## Data extract
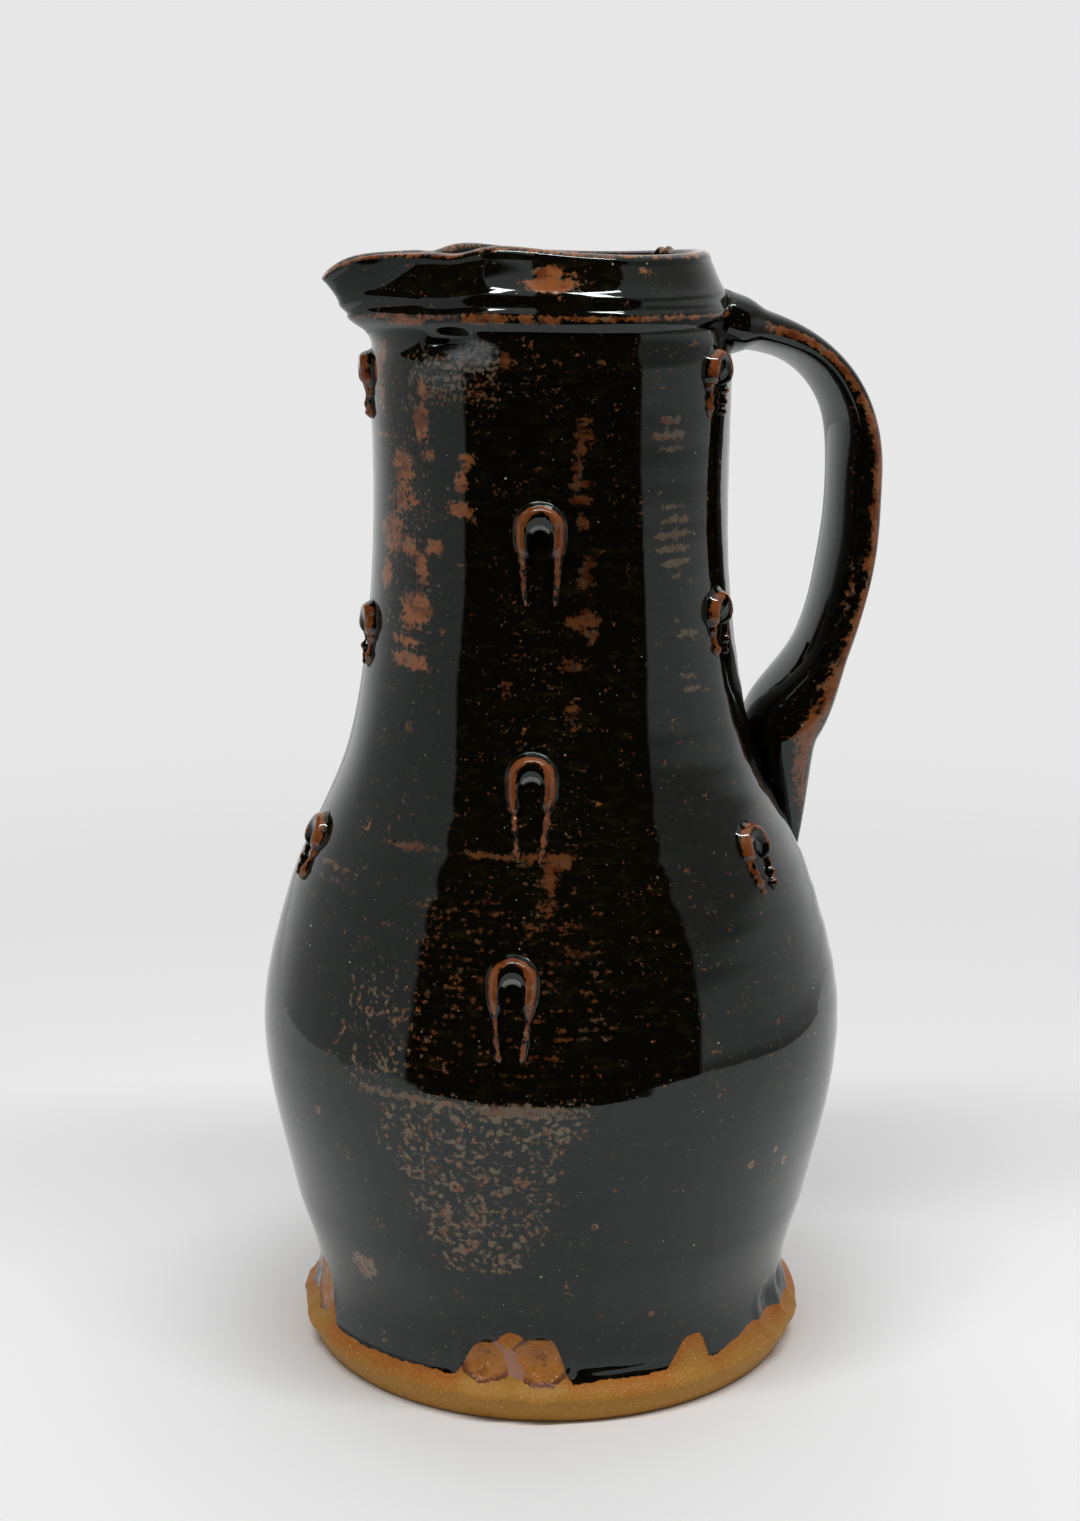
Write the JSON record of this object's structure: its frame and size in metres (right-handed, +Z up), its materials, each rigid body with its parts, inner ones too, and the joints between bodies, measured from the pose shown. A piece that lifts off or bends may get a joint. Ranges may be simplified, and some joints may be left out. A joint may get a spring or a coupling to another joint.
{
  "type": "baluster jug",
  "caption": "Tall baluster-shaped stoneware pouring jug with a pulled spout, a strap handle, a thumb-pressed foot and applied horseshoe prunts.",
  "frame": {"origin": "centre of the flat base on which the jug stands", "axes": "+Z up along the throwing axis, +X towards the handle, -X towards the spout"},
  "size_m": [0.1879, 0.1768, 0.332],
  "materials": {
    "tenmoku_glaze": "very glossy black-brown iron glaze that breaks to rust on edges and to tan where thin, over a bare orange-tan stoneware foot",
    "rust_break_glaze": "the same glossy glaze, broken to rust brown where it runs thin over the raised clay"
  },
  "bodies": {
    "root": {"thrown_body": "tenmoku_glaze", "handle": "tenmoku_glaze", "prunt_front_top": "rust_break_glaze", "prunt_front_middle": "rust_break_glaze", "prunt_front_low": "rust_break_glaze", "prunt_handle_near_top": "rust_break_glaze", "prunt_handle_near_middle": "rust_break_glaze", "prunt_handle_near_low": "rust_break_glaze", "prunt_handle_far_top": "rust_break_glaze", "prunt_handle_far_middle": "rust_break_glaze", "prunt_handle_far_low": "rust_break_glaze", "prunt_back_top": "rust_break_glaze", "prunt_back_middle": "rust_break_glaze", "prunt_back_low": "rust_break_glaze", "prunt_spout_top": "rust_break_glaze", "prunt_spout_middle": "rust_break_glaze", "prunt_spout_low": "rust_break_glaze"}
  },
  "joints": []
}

## Given exercise
Write down every line of the data exactly as it appears above.

## Written response
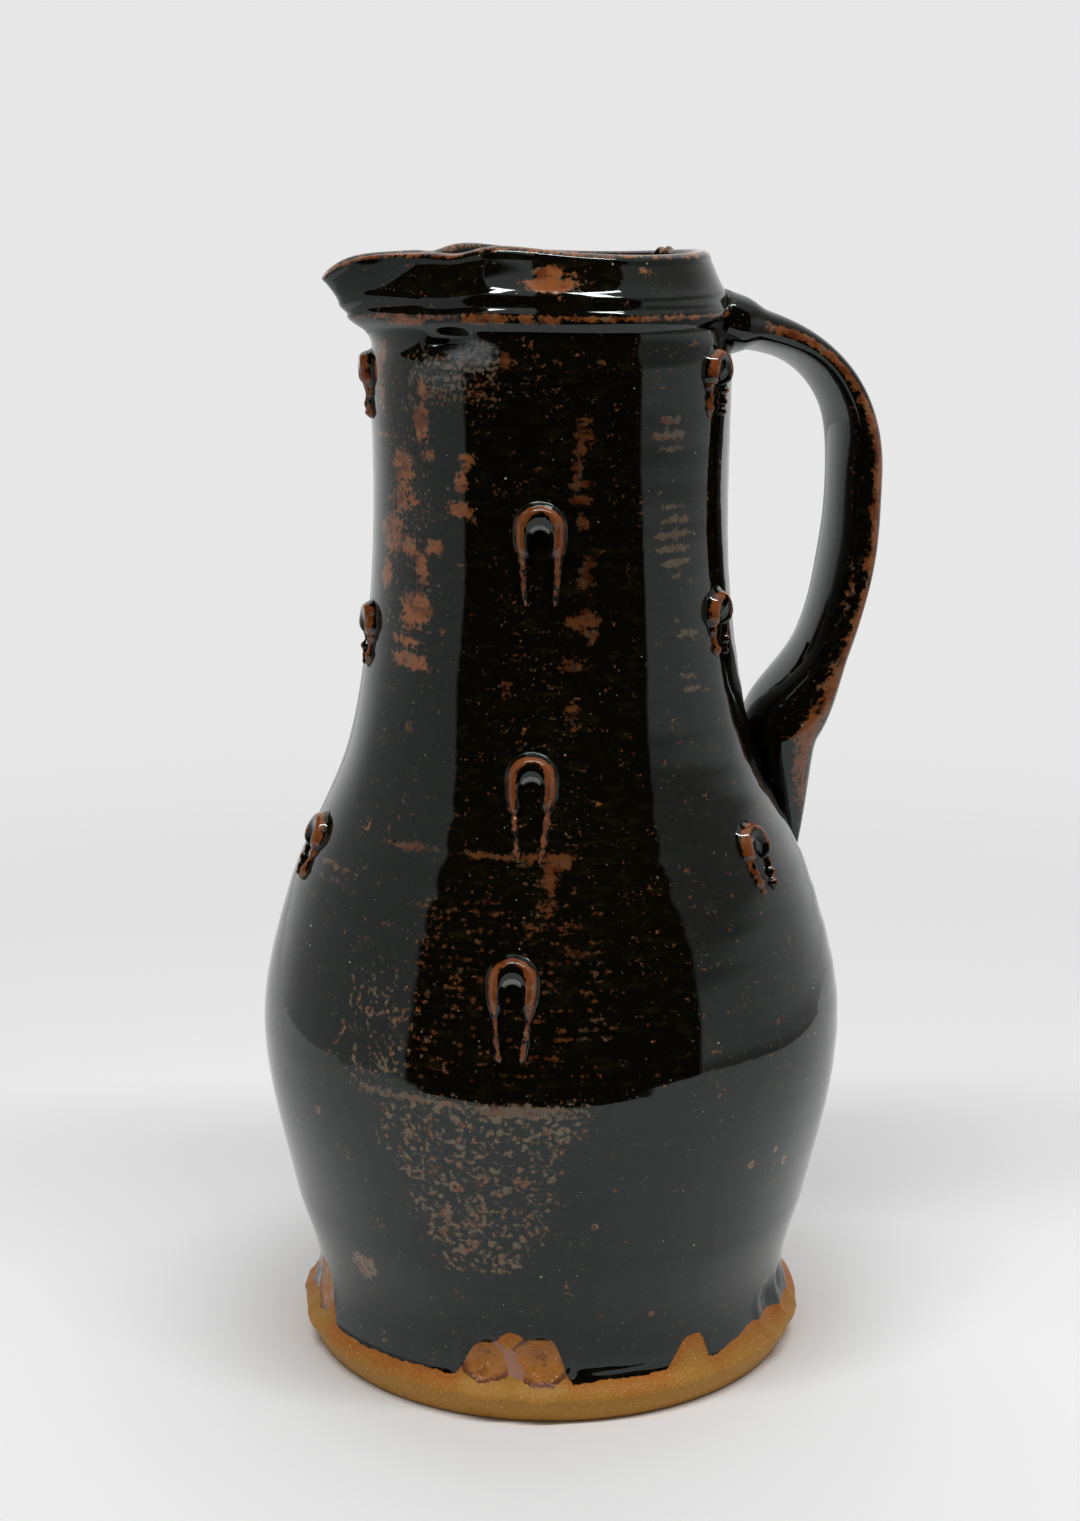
Write the JSON record of this object's structure: its frame and size in metres (right-handed, +Z up), its materials, each rigid body with its parts, inner ones too, and the joints between bodies, measured from the pose shown. A piece that lifts off or bends may get a joint. Ranges may be simplified, and some joints may be left out. A joint may get a spring or a coupling to another joint.
{
  "type": "baluster jug",
  "caption": "Tall baluster-shaped stoneware pouring jug with a pulled spout, a strap handle, a thumb-pressed foot and applied horseshoe prunts.",
  "frame": {"origin": "centre of the flat base on which the jug stands", "axes": "+Z up along the throwing axis, +X towards the handle, -X towards the spout"},
  "size_m": [0.1879, 0.1768, 0.332],
  "materials": {
    "tenmoku_glaze": "very glossy black-brown iron glaze that breaks to rust on edges and to tan where thin, over a bare orange-tan stoneware foot",
    "rust_break_glaze": "the same glossy glaze, broken to rust brown where it runs thin over the raised clay"
  },
  "bodies": {
    "root": {"thrown_body": "tenmoku_glaze", "handle": "tenmoku_glaze", "prunt_front_top": "rust_break_glaze", "prunt_front_middle": "rust_break_glaze", "prunt_front_low": "rust_break_glaze", "prunt_handle_near_top": "rust_break_glaze", "prunt_handle_near_middle": "rust_break_glaze", "prunt_handle_near_low": "rust_break_glaze", "prunt_handle_far_top": "rust_break_glaze", "prunt_handle_far_middle": "rust_break_glaze", "prunt_handle_far_low": "rust_break_glaze", "prunt_back_top": "rust_break_glaze", "prunt_back_middle": "rust_break_glaze", "prunt_back_low": "rust_break_glaze", "prunt_spout_top": "rust_break_glaze", "prunt_spout_middle": "rust_break_glaze", "prunt_spout_low": "rust_break_glaze"}
  },
  "joints": []
}